> _Exercise material_
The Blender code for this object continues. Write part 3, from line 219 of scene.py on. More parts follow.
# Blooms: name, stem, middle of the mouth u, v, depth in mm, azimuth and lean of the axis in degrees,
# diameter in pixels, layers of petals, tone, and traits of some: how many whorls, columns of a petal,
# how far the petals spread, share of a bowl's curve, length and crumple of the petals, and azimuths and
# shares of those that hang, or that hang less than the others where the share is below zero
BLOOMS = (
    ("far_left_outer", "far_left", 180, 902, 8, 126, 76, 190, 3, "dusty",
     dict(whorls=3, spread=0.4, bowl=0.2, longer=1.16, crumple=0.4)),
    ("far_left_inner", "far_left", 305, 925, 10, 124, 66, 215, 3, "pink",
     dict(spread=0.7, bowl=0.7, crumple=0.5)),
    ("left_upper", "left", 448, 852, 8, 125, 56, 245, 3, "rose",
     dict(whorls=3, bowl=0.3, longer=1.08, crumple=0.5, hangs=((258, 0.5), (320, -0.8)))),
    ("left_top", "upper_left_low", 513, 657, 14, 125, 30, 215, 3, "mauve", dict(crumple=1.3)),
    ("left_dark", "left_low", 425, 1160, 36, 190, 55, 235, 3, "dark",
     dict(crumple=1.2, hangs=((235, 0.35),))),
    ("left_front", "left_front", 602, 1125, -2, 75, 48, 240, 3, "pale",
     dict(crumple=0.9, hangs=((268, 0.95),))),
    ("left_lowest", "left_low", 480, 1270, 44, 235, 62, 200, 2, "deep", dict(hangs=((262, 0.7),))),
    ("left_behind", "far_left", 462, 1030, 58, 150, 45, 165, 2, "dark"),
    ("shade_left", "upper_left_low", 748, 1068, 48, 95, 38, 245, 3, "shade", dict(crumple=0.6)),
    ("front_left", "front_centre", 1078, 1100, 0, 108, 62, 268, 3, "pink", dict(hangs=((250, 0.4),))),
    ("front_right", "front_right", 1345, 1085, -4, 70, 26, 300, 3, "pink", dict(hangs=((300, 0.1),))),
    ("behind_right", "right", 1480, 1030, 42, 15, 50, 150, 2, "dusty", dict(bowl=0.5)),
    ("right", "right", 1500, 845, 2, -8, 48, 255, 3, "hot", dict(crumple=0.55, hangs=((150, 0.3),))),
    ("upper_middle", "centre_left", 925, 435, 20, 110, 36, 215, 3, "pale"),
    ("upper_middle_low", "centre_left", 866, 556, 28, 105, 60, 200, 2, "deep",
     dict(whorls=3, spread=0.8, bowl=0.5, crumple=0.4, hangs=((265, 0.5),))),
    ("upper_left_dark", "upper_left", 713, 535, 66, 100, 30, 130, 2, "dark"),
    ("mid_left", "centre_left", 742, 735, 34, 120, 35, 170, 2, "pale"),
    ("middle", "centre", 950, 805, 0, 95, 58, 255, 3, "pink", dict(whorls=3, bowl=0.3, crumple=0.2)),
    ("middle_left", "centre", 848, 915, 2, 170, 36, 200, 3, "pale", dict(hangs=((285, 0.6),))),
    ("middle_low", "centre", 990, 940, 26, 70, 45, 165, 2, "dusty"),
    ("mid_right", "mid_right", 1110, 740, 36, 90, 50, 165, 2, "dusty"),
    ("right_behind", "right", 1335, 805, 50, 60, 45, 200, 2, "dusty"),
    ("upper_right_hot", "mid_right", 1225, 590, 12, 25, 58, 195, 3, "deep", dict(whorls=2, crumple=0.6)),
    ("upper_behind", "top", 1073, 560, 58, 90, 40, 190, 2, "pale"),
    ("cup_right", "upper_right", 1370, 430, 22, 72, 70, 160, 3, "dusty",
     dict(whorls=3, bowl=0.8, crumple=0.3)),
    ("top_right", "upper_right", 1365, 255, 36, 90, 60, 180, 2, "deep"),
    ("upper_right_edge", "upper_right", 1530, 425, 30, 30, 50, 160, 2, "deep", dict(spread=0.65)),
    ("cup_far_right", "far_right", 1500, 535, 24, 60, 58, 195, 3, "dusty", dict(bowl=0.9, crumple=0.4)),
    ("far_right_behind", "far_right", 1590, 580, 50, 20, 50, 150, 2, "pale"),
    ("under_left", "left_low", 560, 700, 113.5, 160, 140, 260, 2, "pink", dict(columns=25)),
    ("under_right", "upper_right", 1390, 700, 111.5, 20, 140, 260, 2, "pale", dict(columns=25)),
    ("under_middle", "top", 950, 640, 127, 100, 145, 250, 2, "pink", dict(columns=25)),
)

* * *

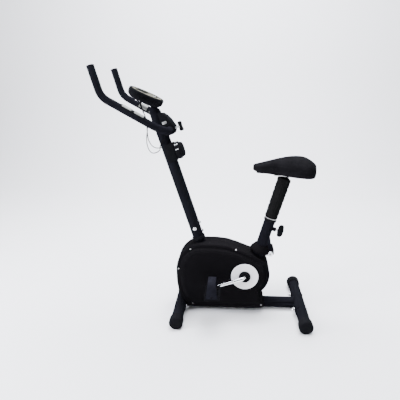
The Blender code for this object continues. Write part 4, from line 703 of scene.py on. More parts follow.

* * *

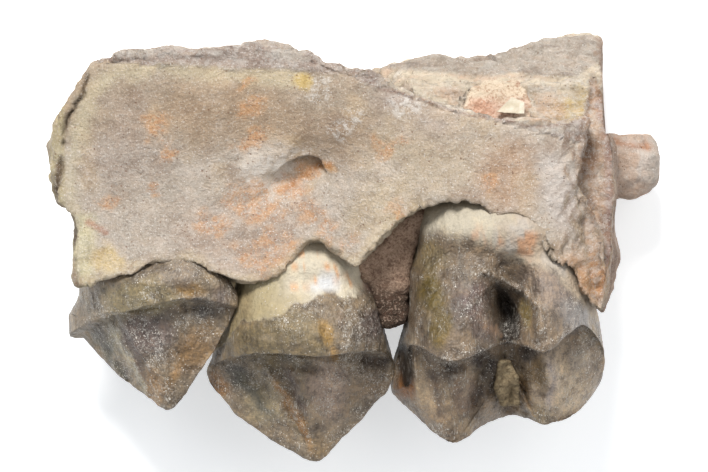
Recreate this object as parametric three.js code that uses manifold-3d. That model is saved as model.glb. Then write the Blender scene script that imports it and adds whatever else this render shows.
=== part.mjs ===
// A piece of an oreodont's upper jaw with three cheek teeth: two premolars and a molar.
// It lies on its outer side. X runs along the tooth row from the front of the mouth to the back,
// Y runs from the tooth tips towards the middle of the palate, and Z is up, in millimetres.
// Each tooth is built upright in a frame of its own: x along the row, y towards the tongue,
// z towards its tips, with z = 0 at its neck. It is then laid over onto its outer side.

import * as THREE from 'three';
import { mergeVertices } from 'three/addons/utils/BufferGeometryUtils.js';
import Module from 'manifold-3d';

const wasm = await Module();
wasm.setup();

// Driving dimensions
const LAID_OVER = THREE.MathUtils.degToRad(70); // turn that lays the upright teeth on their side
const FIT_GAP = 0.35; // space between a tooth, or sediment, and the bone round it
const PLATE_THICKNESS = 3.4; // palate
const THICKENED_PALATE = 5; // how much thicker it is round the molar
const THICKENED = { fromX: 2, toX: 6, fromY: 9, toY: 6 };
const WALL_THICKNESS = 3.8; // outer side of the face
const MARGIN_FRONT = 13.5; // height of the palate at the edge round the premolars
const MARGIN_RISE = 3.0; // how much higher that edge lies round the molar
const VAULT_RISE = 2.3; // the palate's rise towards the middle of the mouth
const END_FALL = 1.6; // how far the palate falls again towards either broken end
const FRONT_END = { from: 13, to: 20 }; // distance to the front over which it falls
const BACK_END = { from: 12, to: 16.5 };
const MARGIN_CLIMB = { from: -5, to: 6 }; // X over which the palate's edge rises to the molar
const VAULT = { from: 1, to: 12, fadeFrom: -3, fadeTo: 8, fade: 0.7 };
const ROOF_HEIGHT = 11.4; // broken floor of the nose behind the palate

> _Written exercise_
Quote only the lines running from the line that holds "Recreate this object" to the line that holds "const ROOF_HEIGHT = 11.4;", both ends included.

> _The completed task_
Recreate this object as parametric three.js code that uses manifold-3d. That model is saved as model.glb. Then write the Blender scene script that imports it and adds whatever else this render shows.
=== part.mjs ===
// A piece of an oreodont's upper jaw with three cheek teeth: two premolars and a molar.
// It lies on its outer side. X runs along the tooth row from the front of the mouth to the back,
// Y runs from the tooth tips towards the middle of the palate, and Z is up, in millimetres.
// Each tooth is built upright in a frame of its own: x along the row, y towards the tongue,
// z towards its tips, with z = 0 at its neck. It is then laid over onto its outer side.

import * as THREE from 'three';
import { mergeVertices } from 'three/addons/utils/BufferGeometryUtils.js';
import Module from 'manifold-3d';

const wasm = await Module();
wasm.setup();

// Driving dimensions
const LAID_OVER = THREE.MathUtils.degToRad(70); // turn that lays the upright teeth on their side
const FIT_GAP = 0.35; // space between a tooth, or sediment, and the bone round it
const PLATE_THICKNESS = 3.4; // palate
const THICKENED_PALATE = 5; // how much thicker it is round the molar
const THICKENED = { fromX: 2, toX: 6, fromY: 9, toY: 6 };
const WALL_THICKNESS = 3.8; // outer side of the face
const MARGIN_FRONT = 13.5; // height of the palate at the edge round the premolars
const MARGIN_RISE = 3.0; // how much higher that edge lies round the molar
const VAULT_RISE = 2.3; // the palate's rise towards the middle of the mouth
const END_FALL = 1.6; // how far the palate falls again towards either broken end
const FRONT_END = { from: 13, to: 20 }; // distance to the front over which it falls
const BACK_END = { from: 12, to: 16.5 };
const MARGIN_CLIMB = { from: -5, to: 6 }; // X over which the palate's edge rises to the molar
const VAULT = { from: 1, to: 12, fadeFrom: -3, fadeTo: 8, fade: 0.7 };
const ROOF_HEIGHT = 11.4; // broken floor of the nose behind the palate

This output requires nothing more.